Friday, November 18, 2016

Michigan dismantles Marquette to reach 2K Classic championship game

NEW YORK -- Behind five players in double figures and a 35-11 run to close out the first half, Michigan wasted little time in running Marquette out of Madison Square Garden, scoring a 79-61 victory to advance to the championship game of the 2K Classic. The Wolverines (3-0) will face SMU in Friday's 7 p.m. tipoff, while Marquette (2-1) meets Pittsburgh in the 4:30 p.m. consolation game.

Points Per Possession
Michigan: 1.07 (79 points in 74 possessions)
Marquette: 0.85 (61 points in 72 possessions)

Effective Field Goal Percentage
Michigan: .594
Marquette: .444

Free Throw Rate
Michigan: 37.7%
Marquette: 33.3%

Offensive Rebound Percentage
Michigan: 17.1%
Marquette: 22.2%

Turnover Rate
Michigan: 23.0%
Marquette: 20.8%

Two Takeaways Overall
1) Textbook John Beilein basketball.
At least on the offensive end, that is. Beilein's trademark Princeton-inspired offense resulted in Michigan taking and making smart shots, shooting 51 percent from the floor for the night. The aforementioned .594 eFG mark is a product of the Wolverines draining nine three-pointers, many of which came on wide-open looks on the perimeter. However, the maize and blue pulled out a convincing victory despite an unusually high amount of miscues.

"We had 17 turnovers," said Beilein, lamenting his team's lack of proper ball control. "That is not like a Michigan team." The Wolverines' 23 percent turnover rate is just a tick above the 20 percent standard, a Mendoza line of sorts in determining acceptability in ball handling. The anomaly in turnovers was concealed by the stifling defense played throughout the night Thursday. With the exception of forward Luke Fischer and guard Jajuan Johnson, Marquette shot 9-of-31 as a team. "This is really our first test this season," Michigan guard Zak Irvin conceded. "Outside of our offensive ability that we had, I was really proud of our defense."

2) Marquette still remains a work in progress.
Picked seventh in the Big East preseason poll, the Golden Eagles are still a distance away from being a surefire lock to avoid the Wednesday night play-in games at the Big East Tournament when they return to the Garden next March. Said a matter-of-fact Steve Wojciechowski: "We didn't help ourselves by not doing the things we practiced on the defensive end. Good teams make you pay when you don't do your job."

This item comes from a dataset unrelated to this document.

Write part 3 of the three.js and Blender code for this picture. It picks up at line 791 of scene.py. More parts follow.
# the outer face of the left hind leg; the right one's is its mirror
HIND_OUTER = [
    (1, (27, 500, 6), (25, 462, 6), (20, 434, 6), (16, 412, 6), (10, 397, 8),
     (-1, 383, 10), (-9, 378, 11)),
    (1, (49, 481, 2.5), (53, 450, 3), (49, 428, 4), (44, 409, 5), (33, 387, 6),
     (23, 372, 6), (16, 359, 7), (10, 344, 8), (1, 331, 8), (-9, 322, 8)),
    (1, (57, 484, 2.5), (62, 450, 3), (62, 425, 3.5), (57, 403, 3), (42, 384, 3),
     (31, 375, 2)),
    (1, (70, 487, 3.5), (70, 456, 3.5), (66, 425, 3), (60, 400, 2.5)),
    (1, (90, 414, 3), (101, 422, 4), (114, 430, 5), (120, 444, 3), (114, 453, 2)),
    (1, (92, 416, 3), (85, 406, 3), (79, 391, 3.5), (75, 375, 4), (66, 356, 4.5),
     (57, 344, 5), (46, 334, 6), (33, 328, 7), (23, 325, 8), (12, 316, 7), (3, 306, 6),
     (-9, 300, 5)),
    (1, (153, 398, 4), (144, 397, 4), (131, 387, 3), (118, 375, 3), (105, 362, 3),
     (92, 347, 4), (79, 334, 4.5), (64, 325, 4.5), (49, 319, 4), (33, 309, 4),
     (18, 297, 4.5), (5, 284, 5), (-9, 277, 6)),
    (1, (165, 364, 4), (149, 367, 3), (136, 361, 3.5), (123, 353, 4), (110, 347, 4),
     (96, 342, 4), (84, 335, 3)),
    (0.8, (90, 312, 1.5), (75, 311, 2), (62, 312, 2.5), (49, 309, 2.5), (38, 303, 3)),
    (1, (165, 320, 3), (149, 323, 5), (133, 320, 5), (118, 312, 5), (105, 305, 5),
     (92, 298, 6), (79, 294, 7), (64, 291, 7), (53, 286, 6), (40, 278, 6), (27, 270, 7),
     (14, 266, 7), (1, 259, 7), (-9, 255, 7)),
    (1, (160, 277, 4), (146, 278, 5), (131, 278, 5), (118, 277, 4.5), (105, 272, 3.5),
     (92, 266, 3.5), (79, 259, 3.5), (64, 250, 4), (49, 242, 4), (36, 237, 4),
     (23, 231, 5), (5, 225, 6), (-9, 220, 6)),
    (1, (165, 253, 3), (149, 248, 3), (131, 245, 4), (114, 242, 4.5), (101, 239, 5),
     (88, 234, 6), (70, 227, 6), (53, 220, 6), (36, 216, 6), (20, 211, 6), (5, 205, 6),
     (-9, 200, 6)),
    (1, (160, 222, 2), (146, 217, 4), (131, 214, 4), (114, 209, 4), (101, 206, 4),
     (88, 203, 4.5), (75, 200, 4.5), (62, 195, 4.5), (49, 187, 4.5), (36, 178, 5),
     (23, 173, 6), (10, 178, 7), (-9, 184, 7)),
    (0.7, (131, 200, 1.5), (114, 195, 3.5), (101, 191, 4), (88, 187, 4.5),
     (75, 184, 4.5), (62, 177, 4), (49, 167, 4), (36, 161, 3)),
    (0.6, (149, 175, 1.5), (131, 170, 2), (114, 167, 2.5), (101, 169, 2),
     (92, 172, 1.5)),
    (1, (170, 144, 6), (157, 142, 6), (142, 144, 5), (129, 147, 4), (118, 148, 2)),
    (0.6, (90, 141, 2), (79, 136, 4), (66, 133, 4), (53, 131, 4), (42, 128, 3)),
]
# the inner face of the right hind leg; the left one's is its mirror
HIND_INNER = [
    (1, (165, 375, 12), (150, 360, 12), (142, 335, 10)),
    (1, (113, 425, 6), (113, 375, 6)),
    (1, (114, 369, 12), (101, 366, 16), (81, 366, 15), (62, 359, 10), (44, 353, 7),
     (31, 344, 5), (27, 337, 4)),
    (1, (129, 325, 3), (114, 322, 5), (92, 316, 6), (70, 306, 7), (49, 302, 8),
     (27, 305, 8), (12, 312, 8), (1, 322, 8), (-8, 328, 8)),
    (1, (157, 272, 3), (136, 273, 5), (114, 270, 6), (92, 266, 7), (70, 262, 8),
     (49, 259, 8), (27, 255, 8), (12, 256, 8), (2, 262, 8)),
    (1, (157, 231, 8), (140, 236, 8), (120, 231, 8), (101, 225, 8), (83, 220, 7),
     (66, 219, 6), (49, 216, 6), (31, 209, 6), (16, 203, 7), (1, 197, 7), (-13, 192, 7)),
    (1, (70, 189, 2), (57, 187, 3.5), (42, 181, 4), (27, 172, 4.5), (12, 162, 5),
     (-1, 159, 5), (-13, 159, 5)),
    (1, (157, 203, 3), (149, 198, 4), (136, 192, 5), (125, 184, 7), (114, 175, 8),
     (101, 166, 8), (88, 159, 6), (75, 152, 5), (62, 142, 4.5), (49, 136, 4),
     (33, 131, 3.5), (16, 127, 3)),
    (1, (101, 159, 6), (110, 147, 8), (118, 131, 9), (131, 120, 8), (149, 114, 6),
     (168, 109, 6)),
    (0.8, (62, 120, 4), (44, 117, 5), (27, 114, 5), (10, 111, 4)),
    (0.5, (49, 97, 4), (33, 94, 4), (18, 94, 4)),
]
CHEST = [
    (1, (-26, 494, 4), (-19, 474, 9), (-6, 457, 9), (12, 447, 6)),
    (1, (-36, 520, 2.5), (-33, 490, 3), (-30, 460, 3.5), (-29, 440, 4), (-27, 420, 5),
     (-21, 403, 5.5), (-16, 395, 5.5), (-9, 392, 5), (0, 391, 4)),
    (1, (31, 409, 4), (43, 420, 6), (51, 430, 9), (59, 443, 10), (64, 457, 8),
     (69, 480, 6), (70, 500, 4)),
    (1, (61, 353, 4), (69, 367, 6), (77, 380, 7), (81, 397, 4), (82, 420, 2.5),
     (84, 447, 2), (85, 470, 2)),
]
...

While Marquette was more adept at taking care of the basketball than their opponent, their minus-3 margin in assists to turnovers (a 0.80:1 assist-to-turnover ratio for those of you scoring at home) was a statistic that clearly irked their head coach when he studied the final box score.

"I've said all along," Wojciechowski reiterated, "if our assist total is lower than our turnover total, we're in deep trouble."

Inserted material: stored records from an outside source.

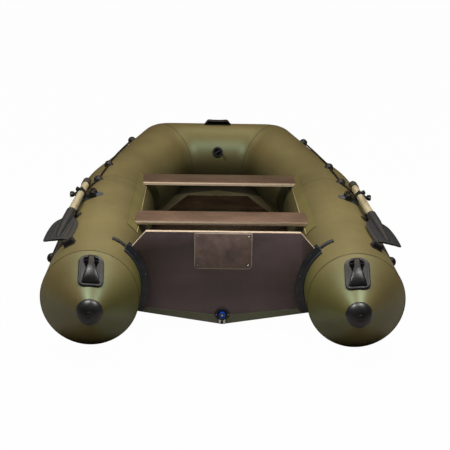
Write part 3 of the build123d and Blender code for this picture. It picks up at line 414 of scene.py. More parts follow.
def make_materials():
    return {
        "hull": hull_fabric(),
        "inner": bottom_fabric(),
        "band": coated_fabric("band_fabric", srgb(126, 130, 108), srgb(104, 108, 90), 0.5),
        "rail": coated_fabric("rail_fabric", srgb(120, 112, 66), srgb(100, 92, 52), 0.36),
        "lip": coated_fabric("rail_lip", srgb(206, 188, 146), srgb(160, 142, 100), 0.5),
        # A darker copy of the hull's olive: painted shade along the seams.
        "seam": coated_fabric("seam_shade_line", srgb(62, 56, 32), srgb(50, 44, 26), 0.5),
        "transom": film_faced_plywood("transom_plywood", srgb(110, 94, 98), srgb(94, 80, 84), "Y",
                                      0.0125, edge=0.66),
        "plate": worn_plate("plate_plywood"),
        "floor": film_faced_plywood("floor_plywood", srgb(52, 36, 25), srgb(34, 24, 17), "Z",
                                    0.004, 0.24),
        "seat": seat_plywood("seat_plywood"),
        # The front seat's film is a darker copy of the rear seat's: painted shade.
        "front_seat": seat_plywood("front_seat_plywood", 0.74),
        "aluminium": bare_metal("aluminium", srgb(200, 200, 198)),
        "steel": bare_metal("steel", srgb(206, 204, 200), 0.25),
        "shaft": oar_metal("oar_shaft"),
        "blade": moulded_plastic("blade_plastic", srgb(33, 35, 38), 0.5),
        "black": moulded_plastic("black_plastic", srgb(17, 17, 18), 0.4),
        "rubber": black_rubber("black_rubber", srgb(21, 19, 18), 0.5),
        # Black rubber with a bluish sheen painted into its colour.
        "pad": black_rubber("pad_rubber", srgb(62, 66, 74), 0.5),
        # Dark grey rubber, with a bluish tint painted in as its sheen.
        "holder": black_rubber("holder_rubber", srgb(40, 43, 50), 0.36),
        "grip": black_rubber("grip_rubber", srgb(40, 30, 22), 0.55),
        "handle": black_rubber("handle_rubber", srgb(32, 32, 35), 0.45, specular=0.4),
        "pull": black_rubber("pull_rubber", srgb(22, 22, 24), 0.36, specular=0.34),
        "cap": black_rubber("cap_rubber", srgb(32, 32, 34), 0.36),
        "dark": painted_recess_shade(),
        "pale_edge": coated_fabric("worn_edge", srgb(236, 222, 206), srgb(170, 150, 134), 0.6),
        "blade_edge": moulded_plastic("blade_edge", srgb(96, 96, 95), 0.5),
        "rope": rope_braid("rope"),
        "blue": moulded_plastic("blue_plastic", srgb(24, 78, 190), 0.25),
        "white": moulded_plastic("white_plastic", srgb(252, 252, 250), 0.3),
    }


# Mesh helpers ---------------------------------------------------------------

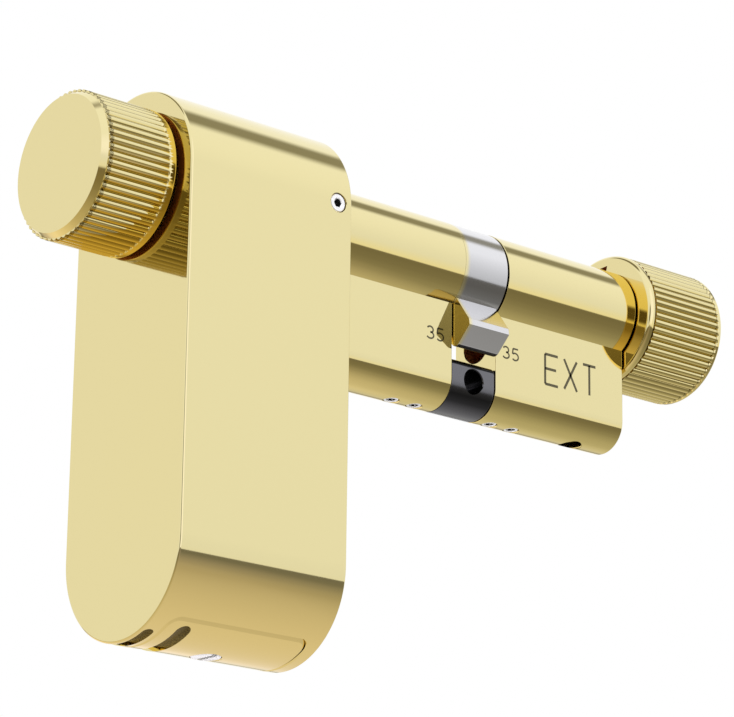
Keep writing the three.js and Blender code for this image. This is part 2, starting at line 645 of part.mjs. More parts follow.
const lock = new THREE.Group();
lock.add(
  indoorHalf(),
  outdoorHalf(),
  bridgeBar(),
  ...bridgeScrews(),
  cam(),
  indoorRotor(),
  outdoorRotor(),
  clutchPin(),
  retainingClip('indoor_clip', INDOOR_CLIP_Y),
  retainingClip('outdoor_clip', OUTDOOR_CLIP_Y),
  ...indoorKnob(),
  indoorShaft(),
  ...outdoorKnob(),
  moduleShell(),
  backPlate(),
  ...backScrews(),
  sideScrew(),
  frontBush(),
  batteryDoor(),
  doorScrew(),
  doorContact(),
  ...cells(),
  cellHolder(),
  mainGear(),
  idlerGear(),
  idlerAxle(),
  motorPinion(),
  motor(),
  motorCradle(),
  gearCarrier(),
  circuitBoard(),
  ...boardParts(),
);

export default lock;
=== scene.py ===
"""Looks for the double-knob electronic lock cylinder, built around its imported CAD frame.

The file is laid out as a Blender add-on and run as a script. Shapes are worked out in
millimetres, in the frame's own axes: +Y along the rotor axis towards the outdoor knob, +Z up,
and +X the flank that carries the size marks. They are scaled to metres as meshes are made.
"""

import math

import bmesh
import bpy
import numpy as np
from bpy.props import FloatProperty, FloatVectorProperty, IntProperty, PointerProperty
from mathutils import Matrix, Vector


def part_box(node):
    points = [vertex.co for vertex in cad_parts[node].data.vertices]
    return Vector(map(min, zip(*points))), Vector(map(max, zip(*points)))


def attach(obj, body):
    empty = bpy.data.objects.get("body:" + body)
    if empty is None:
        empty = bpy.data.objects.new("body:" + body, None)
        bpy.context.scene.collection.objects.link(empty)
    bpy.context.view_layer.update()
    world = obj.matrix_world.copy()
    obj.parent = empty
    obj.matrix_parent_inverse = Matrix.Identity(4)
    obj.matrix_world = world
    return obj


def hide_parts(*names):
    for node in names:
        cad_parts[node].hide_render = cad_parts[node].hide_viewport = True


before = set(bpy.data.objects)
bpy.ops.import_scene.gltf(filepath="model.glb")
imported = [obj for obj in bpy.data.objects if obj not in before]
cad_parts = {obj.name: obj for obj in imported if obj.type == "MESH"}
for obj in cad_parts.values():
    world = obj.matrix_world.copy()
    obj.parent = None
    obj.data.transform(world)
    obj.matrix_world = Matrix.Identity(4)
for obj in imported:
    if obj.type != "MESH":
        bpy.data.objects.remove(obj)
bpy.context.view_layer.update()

bl_info = {
    "name": "Electronic Lock Cylinder",
    "version": (1, 0, 0),
    "blender": (4, 5, 0),
    "location": "3D View > Sidebar > Lock",
    "description": "Builds the dressed pieces of a double-knob electronic lock cylinder",
    "category": "Add Mesh",
}

MILLIMETRE = 0.001
HALF_PI = math.pi / 2
AXES = {"x": [1, 2, 0], "y": [0, 2, 1], "z": [0, 1, 2]}  # where u, v and along go


def box(node):
    """Lowest and highest corner of a CAD node, in millimetres."""
    return np.array([list(corner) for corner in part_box(node)]) / MILLIMETRE


def mid(node):
    """The middle of a CAD node's box, in millimetres."""
    return box(node).mean(0)


# ---------------------------------------------------------------- sizes, in millimetres

INDOOR_HALF, OUTDOOR_HALF = box("indoor_half"), box("outdoor_half")
HEAD_R = INDOOR_HALF[1, 0]
PROFILE_BOTTOM = INDOOR_HALF[0, 2]
BRIDGE = box("bridge_bar")
STEM_HALF = BRIDGE[1, 0]
BOTTOM_Z = PROFILE_BOTTOM + STEM_HALF
POCKET_HALF = OUTDOOR_HALF[0, 1]
ROTOR_BORE = 6.3
TONGUE_HALF, TONGUE_LOW, TONGUE_HIGH = 2.7, -21.7, -17.8
BRIDGE_TOP, BRIDGE_SHOULDER = -16.2, 1.1
FIXING_R, FIXING_Z = 2.1, -19.5
GRUB_R, GRUB_HOLE_R, GRUB_SOCKET, GRUB_SOCKET_DEPTH = 1.3, 1.4, 0.88, 1.0
PIN_BORE_R, PIN_BORE_Z, PIN_BORE_DEPTH = 2.95, -11.25, 7.0
CLIP_SEAT_R, CLIP_SEAT_Y = 7.5, 33.8
DRAIN_Y, DRAIN_R, DRAIN_DEPTH = 27.0, 2.0, 6.0

CAM_BORE, CAM_ROUND = 5.25, 0.16
SLIT_HALF, SLIT_END = 6.4, -0.4  # of the slit that takes the rotor's keys
LUG = [(0.9, -6.6), (5.35, -15.2), (9.15, -11.4), (9.0, -10.35), (5.05, -4.98)]  # (x, z)
LUG_ROUND = (0.1, 1.18, 0.1, 0.1, 0.1)
NOTCH = [(-1.6, 8.0), (0.6, 7.6), (1.23, 9.8), (-1.6, 9.6)]  # (x, z), in the outdoor knob's back
NOTCH_DEPTH = 1.3
INDOOR_CREST, OUTDOOR_CREST, SLEEVE_BORE, BACK_BORE = 11.94, 11.73, 10.2, 6.25
INDOOR_LIP = 1.2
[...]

Part of that can be attributed to the early-season struggle of point guard Traci Carter, who was ineffective with only one assist in 19 minutes, forcing Haanif Cheatham off the ball to lead the team with four helpers. As a former point guard himself under Mike Krzyzewski, Wojciechowski is an expert on the demands of the position and the need for consistency at that spot; which yielded a candid, yet concerning answer to the topic of fluidity in the floor general role in an excellent question broached by CBS Sports' Jon Rothstein:

"It's a really tough position to figure out on the fly, but that's where we're at," Wojciechowski admitted.

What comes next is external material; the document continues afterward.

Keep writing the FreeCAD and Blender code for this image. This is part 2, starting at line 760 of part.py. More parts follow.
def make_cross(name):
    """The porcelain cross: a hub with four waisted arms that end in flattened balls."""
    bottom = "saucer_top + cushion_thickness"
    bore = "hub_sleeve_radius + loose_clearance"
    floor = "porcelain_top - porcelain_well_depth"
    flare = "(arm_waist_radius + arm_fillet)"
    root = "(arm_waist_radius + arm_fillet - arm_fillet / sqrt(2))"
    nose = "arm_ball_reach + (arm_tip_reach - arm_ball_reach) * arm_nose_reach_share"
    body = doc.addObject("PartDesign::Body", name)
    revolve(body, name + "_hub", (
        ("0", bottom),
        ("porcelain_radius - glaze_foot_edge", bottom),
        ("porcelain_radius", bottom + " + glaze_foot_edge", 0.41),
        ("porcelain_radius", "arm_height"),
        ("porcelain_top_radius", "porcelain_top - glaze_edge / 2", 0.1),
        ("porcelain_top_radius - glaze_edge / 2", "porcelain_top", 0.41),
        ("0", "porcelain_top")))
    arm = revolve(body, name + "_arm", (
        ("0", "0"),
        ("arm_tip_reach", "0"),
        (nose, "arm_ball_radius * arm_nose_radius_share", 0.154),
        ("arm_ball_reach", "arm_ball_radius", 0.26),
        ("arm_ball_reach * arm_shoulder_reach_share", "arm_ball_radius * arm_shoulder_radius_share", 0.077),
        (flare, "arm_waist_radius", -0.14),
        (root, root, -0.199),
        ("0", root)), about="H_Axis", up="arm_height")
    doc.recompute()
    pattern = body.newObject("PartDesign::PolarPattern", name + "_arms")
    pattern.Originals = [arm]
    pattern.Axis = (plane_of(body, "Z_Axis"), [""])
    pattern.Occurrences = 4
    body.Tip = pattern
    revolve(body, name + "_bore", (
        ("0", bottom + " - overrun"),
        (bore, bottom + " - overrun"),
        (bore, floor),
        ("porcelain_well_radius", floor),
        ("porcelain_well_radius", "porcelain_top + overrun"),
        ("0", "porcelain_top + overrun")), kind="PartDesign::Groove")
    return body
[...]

The margin for error for the Golden Eagles is slim, with Pitt looming in the immediate future, not to mention a road trip to Georgia before hosting a pair of NCAA Tournament teams in Fresno State and in-state adversary Wisconsin before Big East play begins against Georgetown on December 28. If Marquette cannot alleviate their backcourt and turnover issues, a long year could be on the horizon in Milwaukee.